Admiration can turn into romantic love which can change into murderous love as it happens in the case of Othello and Desdemona. “She loved me for the dangers I had passed,” says Othello, “And I loved her that she did pity them.” Their love transcended their races. It offended quite a lot of people. But theirs was genuine love, a love that went out of oneself to the other, a love that embraced the other in an elevated realm. Such love makes the lovers grow further as individuals.
But there’s always an Iago hiding somewhere just like the serpent in the primeval Eden. Othello is a soldier by profession. The soldier in him militates against the lover in him because of the games that Iago plays with him. If he was more romantic than belligerent he would have probed more into the allegations against his wife. But that precisely is one of the most difficult problems of love: your nature plays a vital role in it. Othello chose to be a soldier first and a husband after that. That choice costs Desdemona her life. An innocent woman who deserved all the love that Othello was capable of giving her is killed by him.

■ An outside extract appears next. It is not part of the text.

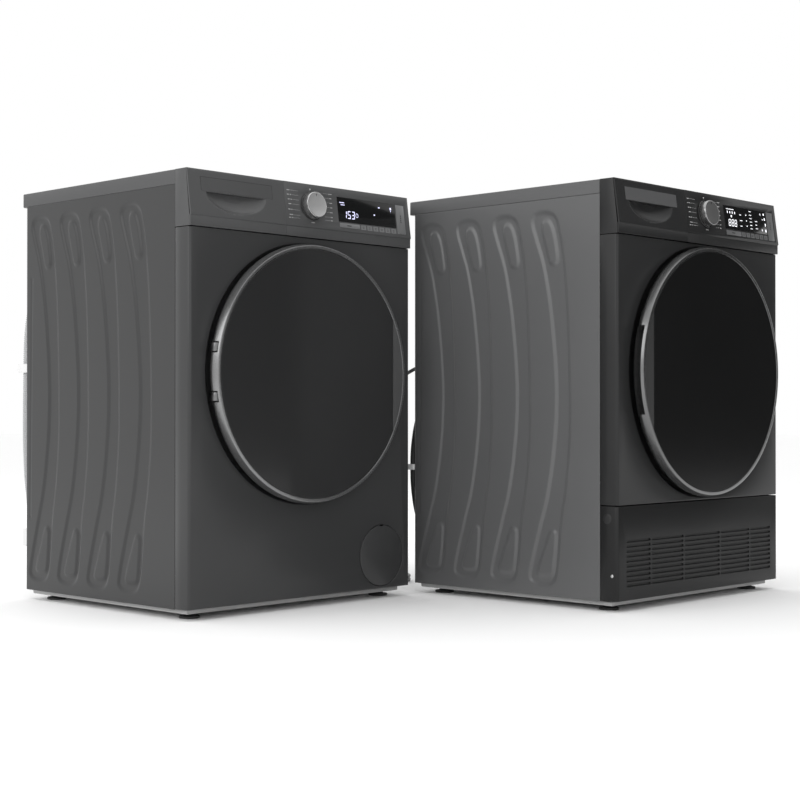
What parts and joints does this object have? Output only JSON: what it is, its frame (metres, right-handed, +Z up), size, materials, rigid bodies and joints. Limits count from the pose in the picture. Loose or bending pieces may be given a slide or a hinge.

Shakespeare’s Antony and Cleopatra also loved each other very much though their love was more of lust than the kind of intimacy that Othello and Desdemona were capable of. Antony’s lust was a scorching fire that could “let Rome in Tiber melt, and the wide arch / Of the rang’d empire fall.” Kingdoms are mere clay for Antony when he is in the embrace of Cleopatra.
But theirs is love too. A different kind of love.
Love finds a totally different hue when we come to King Lear and his daughters. Filial affection has its multi-colours as Shakespeare shows in that play like no one else can. Cordelia can love her father so much that she can die for him while her sisters are just the opposite. Sons and daughters never love their parents the same way. That love too has infinite varieties.
Love is quite mysterious.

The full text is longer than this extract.